There have to be enough pennies in junk drawers and under car seats to get us by for many years to come. I propose to put a moratorium on minting pennies for the next ten years and the nickle for the next five. The problem with these is “overage,” which is another part of the budget issue.
$1 and $5 bills to be replaced by coins. The other bills should go the plastic route, but made in differing sizes to assist the low vision folk.
To inkling: gumballs are what, a quarter now? How 'bout the machine gives you 4 for that dollar?
That’s okay for me, sure, but honestly, my taste for gumballs died off after I turned 12. Giving four gumballs for the dollar preserves the cost:gumball ratio, but I don’t think any mother wants her kids to have four gumballs before dinner.

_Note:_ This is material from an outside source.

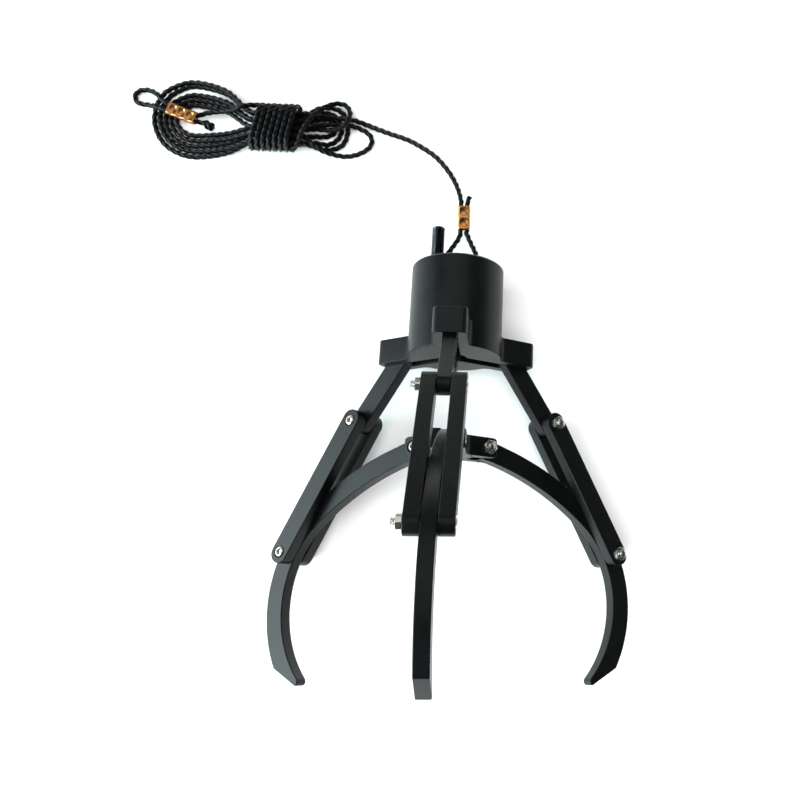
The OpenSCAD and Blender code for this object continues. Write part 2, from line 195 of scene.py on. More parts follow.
# %% Black printed plastic
def printed_black(name, low, high, rough, groove):
    """Black PLA, 3-D printed: satin, with nozzle lines from the print map, cloudy patches in its
    gloss, and a fine grain. The groove is the depth of the lines in metres."""
    made = bpy.data.materials.new(name)
    made.use_nodes = True
    tree = made.node_tree
    shader = tree.nodes["Principled BSDF"]
    place = add(tree, "ShaderNodeTexCoord").outputs["Object"]
    where = add(tree, "ShaderNodeUVMap", {"uv_map": "print"}).outputs["UV"]
    across = add(tree, "ShaderNodeSeparateXYZ", Vector=where).outputs["X"]
    cloud = add(
        tree, "ShaderNodeTexNoise", Vector=place, Scale=70.0, Detail=5.0, Roughness=0.62
    ).outputs["Fac"]
    grain = add(
        tree, "ShaderNodeTexNoise", Vector=place, Scale=2400.0, Detail=2.0, Roughness=0.5
    ).outputs["Fac"]
    drift = add(tree, "ShaderNodeMath", {"operation": "MULTIPLY_ADD"}, _0=cloud, _1=0.8, _2=across)
    phase = add(tree, "ShaderNodeMath", {"operation": "MULTIPLY"}, _0=drift.outputs[0], _1=math.tau)
    lines = add(tree, "ShaderNodeMath", {"operation": "SINE"}, _0=phase.outputs[0]).outputs[0]
    colour = add(tree, "ShaderNodeValToRGB", Fac=cloud)
    colour.color_ramp.elements[0].position = 0.3
    colour.color_ramp.elements[0].color = linear(low)
    colour.color_ramp.elements[1].position = 0.75
    colour.color_ramp.elements[1].color = linear(high)
    gloss = add(tree, "ShaderNodeMapRange", Value=cloud, To_Min=rough - 0.05, To_Max=rough + 0.08)
    fine = add(tree, "ShaderNodeMath", {"operation": "MULTIPLY_ADD"}, _0=lines, _1=0.35, _2=grain)
    bump = add(tree, "ShaderNodeBump", Strength=0.35, Distance=groove, Height=fine.outputs[0])
    tree.links.new(colour.outputs["Color"], shader.inputs["Base Color"])
    tree.links.new(gloss.outputs[0], shader.inputs["Roughness"])
    tree.links.new(bump.outputs["Normal"], shader.inputs["Normal"])
    shader.inputs["IOR"].default_value = 1.46
    shader.inputs["Specular IOR Level"].default_value = 0.2
    return made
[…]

Your point is valid, though - make it up in scale - but while I think the penny has pretty much outlived its usefulness, I think the quarter and dime have some life left in them. I’d be just fine with the USian versions of Loonies and Toonies instead of bills. Put Lincoln on the single to appease Illinois and we might get it through.
That’s just a technology issue; there’s already a very inexpensive card reader for most phones, and the only reason that’s required is because nobody’s offering easy electronic transfers between bank accounts yet. My money’s on one of these technologies becoming ubiquitous long before the US fixes its currency issues.

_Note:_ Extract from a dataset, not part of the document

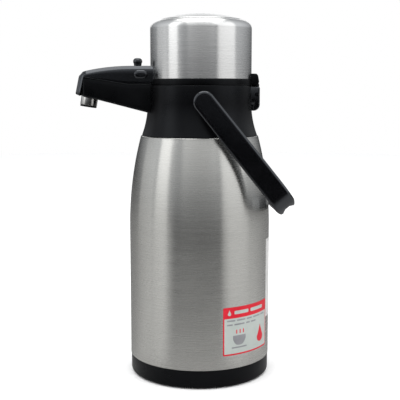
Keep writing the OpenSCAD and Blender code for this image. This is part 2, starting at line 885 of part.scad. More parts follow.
module carry_handle() {
    corner_r = 21;
    color("#121214") translate([0, 0, handle_z]) rotate([0, handle_rest, 0]) difference() {
        intersection() {
            union() {
                across(jug_wide) handle_side();
                rotate([90, 0, 0]) cylinder(r = arm_w / 2, h = 2 * jug_wide, center = true);
            }
            translate([0, 0, -30]) linear_extrude(60) difference() {
                u_outline(grip_out, arm_out_y, corner_r);
                u_outline(grip_in, arm_in_y, corner_r - arm_t);
            }
        }
        rotate([90, 0, 0])
            cylinder(r = handle_pin_r + running_gap, h = 2 * handle_pin_out_y + 0.2, center = true);
    }
}

module handle_pins() {
    color("silver") for (side = [-1, 1])
        translate([0, side * handle_pin_in_y, handle_z]) rotate([-side * 90, 0, 0])
            cylinder(r = handle_pin_r, h = handle_pin_out_y - handle_pin_in_y);
}

outer_shell();
shell_neck();
shell_bottom();
inner_liner();
liner_neck();
liner_bottom();
base_ring();
foot_ring();
base_screws();
collar();
spout_tray();
neck_nut();
neck_gasket();
mouth_funnel();
siphon_tube();
siphon_head();
siphon_seal();
spout_pipe();
nozzle_sleeve();
nozzle_insert();
nozzle_seal();
hinge_bracket();
bracket_screws();
hinge_pin();
handle_pins();
care_label();
rear_label();
lid_ring();
cap_shell();
guide_sleeve();
inner_lid();
lid_gasket();
bellows();
return_spring();
delivery_valve();
lid_screws();
spout_cover();
latch_pin();
latch_spring();
press_plate();
press_carrier();
intake_valve();
latch_lever();
carry_handle();
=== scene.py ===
"""Looks of the thermal airpot: finer shapes, materials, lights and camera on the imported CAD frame.

Lengths in the shape code are millimetres; piece() turns them into metres. The jug's axis is Z, the
spout points to -X, the lid's hinge is at +X and the handle turns about Y.
"""

import json
import math

import bpy
from mathutils import Matrix, Vector


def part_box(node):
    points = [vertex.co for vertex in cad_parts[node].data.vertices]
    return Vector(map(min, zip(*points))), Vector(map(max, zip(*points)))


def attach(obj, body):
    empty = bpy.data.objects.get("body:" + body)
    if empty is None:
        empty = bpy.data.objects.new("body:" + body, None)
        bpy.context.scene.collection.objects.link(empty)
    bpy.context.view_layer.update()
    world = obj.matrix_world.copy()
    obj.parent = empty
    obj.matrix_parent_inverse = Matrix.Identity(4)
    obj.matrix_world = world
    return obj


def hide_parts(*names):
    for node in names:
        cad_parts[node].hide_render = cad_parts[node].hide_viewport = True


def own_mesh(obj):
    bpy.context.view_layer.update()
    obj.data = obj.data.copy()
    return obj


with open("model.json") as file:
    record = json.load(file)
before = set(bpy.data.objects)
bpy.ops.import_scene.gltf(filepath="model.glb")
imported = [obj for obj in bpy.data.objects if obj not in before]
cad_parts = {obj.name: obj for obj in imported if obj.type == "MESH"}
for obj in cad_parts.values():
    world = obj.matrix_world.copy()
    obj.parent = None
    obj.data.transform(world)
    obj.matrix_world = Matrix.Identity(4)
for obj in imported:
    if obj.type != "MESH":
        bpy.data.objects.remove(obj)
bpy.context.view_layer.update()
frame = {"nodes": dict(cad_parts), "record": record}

MM = 0.001
SHARP_ANGLE = math.radians(34)
LID_X = 1.5  # the lid's own axis stands this far from the jug's axis


def span(node):
    """Lowest and highest corner of a CAD node, in millimetres."""
    lo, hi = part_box(node)
    return Vector(lo) / MM, Vector(hi) / MM


def joint_record(name):
    return next(joint for joint in frame["record"]["behaviour"]["joints"] if joint["name"] == name)


def joint_at(name):
    """Point on a joint's axis, in millimetres."""
    return Vector(joint_record(name)["pos_m"]) / MM


# ------------ shape helpers


def arc(cx, cy, radius, start, end, steps):
    """Points along a circle's arc, angles in degrees."""
    turns = [math.radians(start + (end - start) * i / steps) for i in range(steps + 1)]
    return [(cx + radius * math.cos(t), cy + radius * math.sin(t)) for t in turns]


def filleted(corners, steps=6):
    """Closed outline through corners (x, y, radius), each corner rounded by its own radius."""
    points = []
    for i, (x, y, radius) in enumerate(corners):
        here = Vector((x, y))
        before = Vector(corners[i - 1][:2]) - here
        after = Vector(corners[(i + 1) % len(corners)][:2]) - here
        if radius == 0:
            points.append((x, y))
            continue
        half = before.angle(after) / 2
        reach = radius / math.tan(half)
        centre = here + (before.normalized() + after.normalized()).normalized() * radius / math.sin(half)
        first = here + before.normalized() * reach - centre
        last = here + after.normalized() * reach - centre
        turn = first.angle_signed(last)
        for k in range(steps + 1):
            a = -turn * k / steps
            c, s = math.cos(a), math.sin(a)
            points.append((centre.x + first.x * c - first.y * s, centre.y + first.x * s + first.y * c))
    return points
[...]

So did I, but you can easily see it coming to fruition now, whereas 20 years ago it was on the drawing board. I stand in line behind people at the convenience store charging $1.27 purchases on their debit card. Twenty years ago, hell, even 10 years ago that would have got you beaten and shot.
It’s slow, but it’s coming. Just me, for example, I don’t take out my weekly “allowance” in cash anymore. Just keep my spending under that limit. I usually have less than $20 in my wallet just for the occasional minor purchase that would require it.
Five years ago the only time a card came out of my wallet was for a major purchase.